◆ **Given data**:
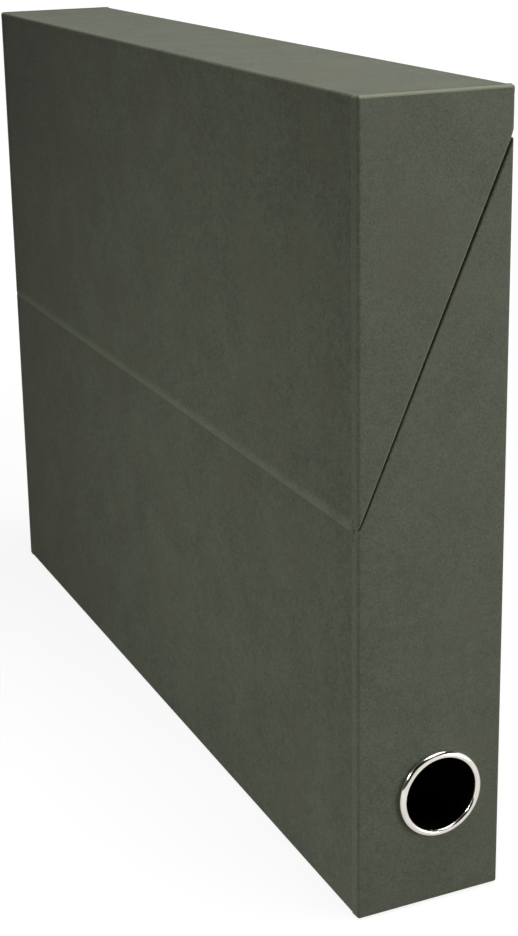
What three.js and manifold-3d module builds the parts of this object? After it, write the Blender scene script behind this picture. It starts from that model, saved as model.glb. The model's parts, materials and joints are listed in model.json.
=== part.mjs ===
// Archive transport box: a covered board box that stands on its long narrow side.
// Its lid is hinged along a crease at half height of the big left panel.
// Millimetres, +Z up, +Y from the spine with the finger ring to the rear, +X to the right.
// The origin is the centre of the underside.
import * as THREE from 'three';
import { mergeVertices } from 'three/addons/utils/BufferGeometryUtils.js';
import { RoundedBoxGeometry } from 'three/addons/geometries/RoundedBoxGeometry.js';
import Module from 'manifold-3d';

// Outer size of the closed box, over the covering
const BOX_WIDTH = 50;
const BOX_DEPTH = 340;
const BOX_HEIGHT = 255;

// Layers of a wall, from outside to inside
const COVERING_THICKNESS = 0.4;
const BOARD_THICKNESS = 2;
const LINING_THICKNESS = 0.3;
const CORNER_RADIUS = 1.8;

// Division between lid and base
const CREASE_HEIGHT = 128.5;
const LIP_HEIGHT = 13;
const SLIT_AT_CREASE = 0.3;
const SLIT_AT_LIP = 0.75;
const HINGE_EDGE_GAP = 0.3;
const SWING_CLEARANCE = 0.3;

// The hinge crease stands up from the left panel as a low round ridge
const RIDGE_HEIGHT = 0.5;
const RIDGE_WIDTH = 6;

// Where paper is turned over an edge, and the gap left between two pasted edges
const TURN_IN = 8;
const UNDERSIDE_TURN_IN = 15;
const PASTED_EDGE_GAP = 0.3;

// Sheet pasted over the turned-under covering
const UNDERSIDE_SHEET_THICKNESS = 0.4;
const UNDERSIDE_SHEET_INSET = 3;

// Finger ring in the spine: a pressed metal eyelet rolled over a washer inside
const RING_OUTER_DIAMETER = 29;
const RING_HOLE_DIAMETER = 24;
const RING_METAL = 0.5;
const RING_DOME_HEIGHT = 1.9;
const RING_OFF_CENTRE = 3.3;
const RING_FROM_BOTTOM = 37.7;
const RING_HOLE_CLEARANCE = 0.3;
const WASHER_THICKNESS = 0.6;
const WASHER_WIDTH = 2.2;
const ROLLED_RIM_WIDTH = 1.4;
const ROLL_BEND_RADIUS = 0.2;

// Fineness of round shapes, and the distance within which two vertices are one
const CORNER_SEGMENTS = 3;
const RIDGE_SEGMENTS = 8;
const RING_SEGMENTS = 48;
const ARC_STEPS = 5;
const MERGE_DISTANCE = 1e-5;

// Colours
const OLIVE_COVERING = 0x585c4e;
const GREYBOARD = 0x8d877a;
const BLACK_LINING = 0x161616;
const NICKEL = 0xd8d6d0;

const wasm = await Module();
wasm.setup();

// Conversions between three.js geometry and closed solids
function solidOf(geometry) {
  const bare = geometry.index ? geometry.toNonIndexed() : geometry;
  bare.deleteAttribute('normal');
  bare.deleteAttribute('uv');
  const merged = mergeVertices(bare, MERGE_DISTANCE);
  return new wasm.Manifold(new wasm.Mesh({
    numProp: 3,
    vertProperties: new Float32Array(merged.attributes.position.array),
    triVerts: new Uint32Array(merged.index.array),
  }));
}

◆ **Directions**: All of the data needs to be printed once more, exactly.

◆ **Answer to this exercise**:
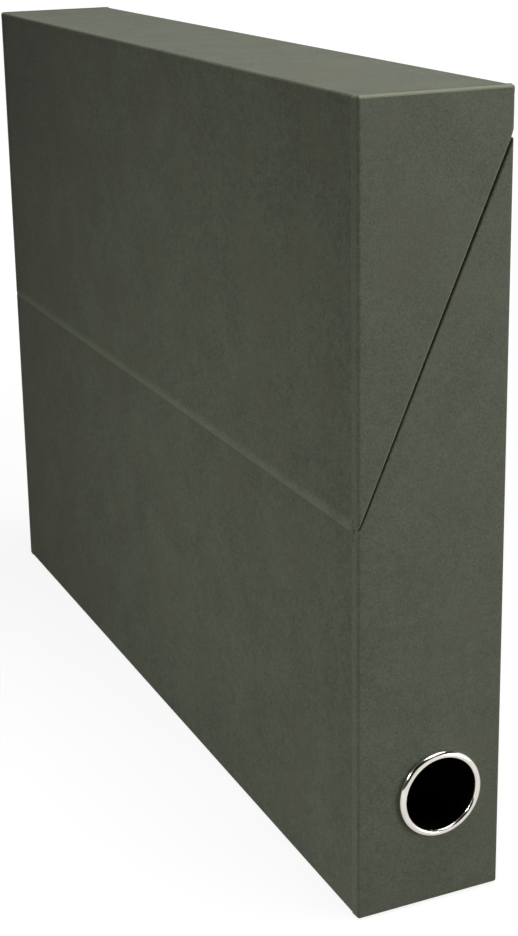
What three.js and manifold-3d module builds the parts of this object? After it, write the Blender scene script behind this picture. It starts from that model, saved as model.glb. The model's parts, materials and joints are listed in model.json.
=== part.mjs ===
// Archive transport box: a covered board box that stands on its long narrow side.
// Its lid is hinged along a crease at half height of the big left panel.
// Millimetres, +Z up, +Y from the spine with the finger ring to the rear, +X to the right.
// The origin is the centre of the underside.
import * as THREE from 'three';
import { mergeVertices } from 'three/addons/utils/BufferGeometryUtils.js';
import { RoundedBoxGeometry } from 'three/addons/geometries/RoundedBoxGeometry.js';
import Module from 'manifold-3d';

// Outer size of the closed box, over the covering
const BOX_WIDTH = 50;
const BOX_DEPTH = 340;
const BOX_HEIGHT = 255;

// Layers of a wall, from outside to inside
const COVERING_THICKNESS = 0.4;
const BOARD_THICKNESS = 2;
const LINING_THICKNESS = 0.3;
const CORNER_RADIUS = 1.8;

// Division between lid and base
const CREASE_HEIGHT = 128.5;
const LIP_HEIGHT = 13;
const SLIT_AT_CREASE = 0.3;
const SLIT_AT_LIP = 0.75;
const HINGE_EDGE_GAP = 0.3;
const SWING_CLEARANCE = 0.3;

// The hinge crease stands up from the left panel as a low round ridge
const RIDGE_HEIGHT = 0.5;
const RIDGE_WIDTH = 6;

// Where paper is turned over an edge, and the gap left between two pasted edges
const TURN_IN = 8;
const UNDERSIDE_TURN_IN = 15;
const PASTED_EDGE_GAP = 0.3;

// Sheet pasted over the turned-under covering
const UNDERSIDE_SHEET_THICKNESS = 0.4;
const UNDERSIDE_SHEET_INSET = 3;

// Finger ring in the spine: a pressed metal eyelet rolled over a washer inside
const RING_OUTER_DIAMETER = 29;
const RING_HOLE_DIAMETER = 24;
const RING_METAL = 0.5;
const RING_DOME_HEIGHT = 1.9;
const RING_OFF_CENTRE = 3.3;
const RING_FROM_BOTTOM = 37.7;
const RING_HOLE_CLEARANCE = 0.3;
const WASHER_THICKNESS = 0.6;
const WASHER_WIDTH = 2.2;
const ROLLED_RIM_WIDTH = 1.4;
const ROLL_BEND_RADIUS = 0.2;

// Fineness of round shapes, and the distance within which two vertices are one
const CORNER_SEGMENTS = 3;
const RIDGE_SEGMENTS = 8;
const RING_SEGMENTS = 48;
const ARC_STEPS = 5;
const MERGE_DISTANCE = 1e-5;

// Colours
const OLIVE_COVERING = 0x585c4e;
const GREYBOARD = 0x8d877a;
const BLACK_LINING = 0x161616;
const NICKEL = 0xd8d6d0;

const wasm = await Module();
wasm.setup();

// Conversions between three.js geometry and closed solids
function solidOf(geometry) {
  const bare = geometry.index ? geometry.toNonIndexed() : geometry;
  bare.deleteAttribute('normal');
  bare.deleteAttribute('uv');
  const merged = mergeVertices(bare, MERGE_DISTANCE);
  return new wasm.Manifold(new wasm.Mesh({
    numProp: 3,
    vertProperties: new Float32Array(merged.attributes.position.array),
    triVerts: new Uint32Array(merged.index.array),
  }));
}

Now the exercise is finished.